Specify the cutoff radius R_c (Å) of radial components of Chebyshev symmetry functions.

rcutAngle

default:: 6.0

Specify the cutoff radius R_c (Å) of angular components of Chebyshev symmetry functions.

models

default:: 16

Create specified number of neural network models and perform learning in parallel. When used as the force field, the average value of energy/force output from each neural network becomes the output of the force field. If 1 is specified, it results in the ordinary method in which the force field is defined by one neural network model.

layers

default:: 2

Specify the number of hidden layers of a neural network.

nodes

default:: 40

Specify the number of nodes of of a neural network.

activ

default:: twtanh

Specify an activation function of a neural network. asis (not use), sigmoid, tanh, twtanh (twisted tanh), eLU, and GELU are available.

lbfgs

default:: 32

Specify an optimization algorithm at learning. In case of 0, use Adam method. In case of 1 or larger, use L-BFGS method with the specified value as the number of histories.

lineSearch

default:: more-thuente

Specify a linear search algorithm used in L-BFGS method. more-thuente, armijo, wolfe, and srong-wolfe are available.

lineSteps

default:: 32

Specify the maximum value of the number of trials of linear search used in L-BFGS method.

batchs

default:: 0

Specify the mini batch size at learning. In case of 0 or lower, not use mini batches but use a full batch (whole sample) for learning.

epochs

default:: 500

Specify the upper limit of the number of repeats (epoch) at learning.

epochsStore

default:: 1000

Specify the interval to save data of neural network into a file at learning. In case of 0 or lower, store only at the end.

epochsOnlyE

default:: 250

Use only energy for learning until the nuber of repeats (epoch) at learning becomes larger than this number. After that, use both energy and force for learning.

epochsApproxF

default:: 500

Use approximate differentiation with Double Backward method when calculating from energy an error of force acting on an atom until the number of repeats (epoch) becomes larger than this number. After that, strictly calculate a differentiate.

superEpochs

default:: 0

Setting of Super Epoch method, in which the training data is split in subsets and serially perform the training using each subset.

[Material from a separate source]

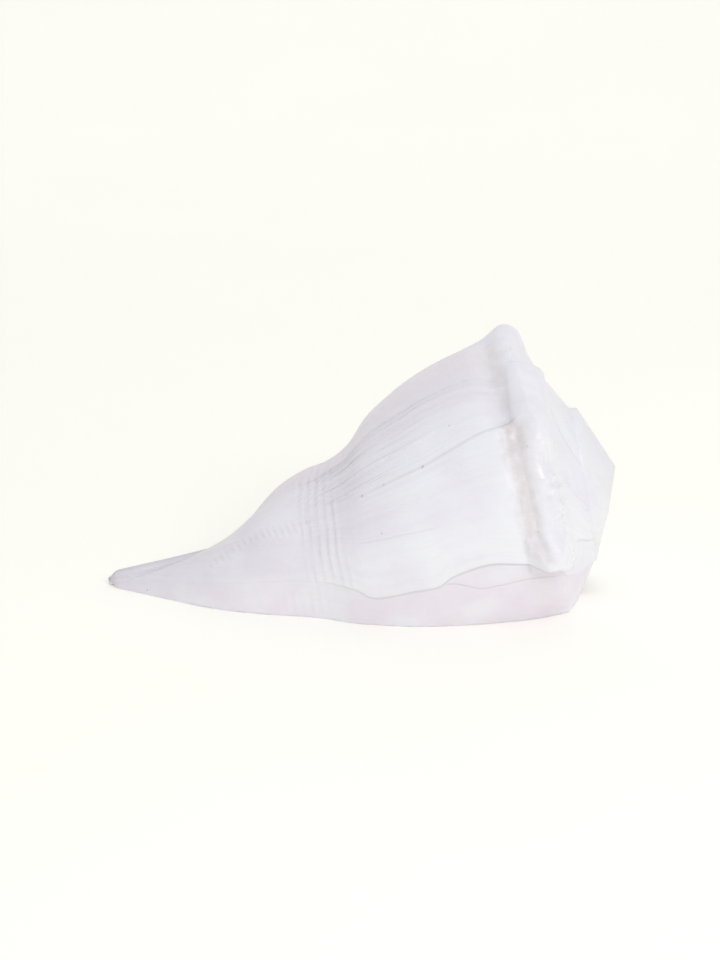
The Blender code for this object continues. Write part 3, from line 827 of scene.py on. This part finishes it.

Specify the number of subsets (= number of Super Epochs). In case of 0 or lower, the value is automatically set based on geomsEpoch.

geomsEpoch

default:: 500 (2500 for GPU version sannp_gpu)

Specify the number of training data per Super Epoch. In case of 0 or lower, or larger than the training data number, it is automatically set to the same value as the training data number.

sqrtLoss

default:: 0

Specify the scale factor of a loss function with absolute value (1) or squared value (0).

renormLoss

default:: 0

Specify whether a loss function should be normalized (1) or not (0).

approxForce

default:: 0

Select switching approximate and strict differentiation with epochsApproxF (0) or using always approximate one (1) when calculating from energy an error of force acting on an atom.

rmseEnergy

default:: 0.01

Specify the threshold (eV/atom) of residual (RMS) of energy to determine whether learning has converged or not.

rmseForce

default:: 0.10

Specify the threshold (eV/Å) of residual (RMS) of force to determine whether learning has converged or not.

rmseCharge

default:: 0.01

Specify the threshold (e) of residual (RMS) of charge to determine whether learning has converged or not.

coefEnergy

default:: 1.00

Specify the scale factor (1/eV or 1/eV²) of a loss function of energy.

coefForce

default:: 1.00

Specify the scale factor (Å/eV or (Å/eV)²) of a loss function of force.

coefCharge

default:: 1.00

Specify the scale factor (1/e or 1/e²) of a loss function of charge.

learnRate

default:: 1.0e-4

Specify the initial value of learning rate.

learnRateFinal

default:: 1.0e-4

Specify the lower limit of learning rate.

learnRateDecay

default:: 0.9999

Specify the attenuation factor of learning rate.

adamBeta1

default:: 0.9

Specify the hyper parameter (β₁ of Adam method) at learning.

adamBeta2

default:: 0.999

Specify the hyper parameter (β₂ of Adam method) at learning.

classicalTry

default:: 64

Specify the upper limit of the number of repeats when optimizing a classical force field used in Δ-NNP.

classicalLower

default:: -50.0

When optimizing a classical force field used in Δ-NNP, penalty functions will be applied so that lower energy than this value (eV) has seldomly appeared.

gpuThreads

default:: 256

(GPU version) Number of threads per block in CUDA. Upper limit is 1024 (specification of CUDA). Multiple of 32 (warp size) is appropriate.

This setting is about the threads on GPU, and not related to thread parallel (OpenMP parallel) on CPU.

gpuAtomBlock

default:: 512

(GPU version) Number of atoms to be processed at a time when calculating the symmetry function using GPU.

endProperty: Subsequent file contents are treated as comments.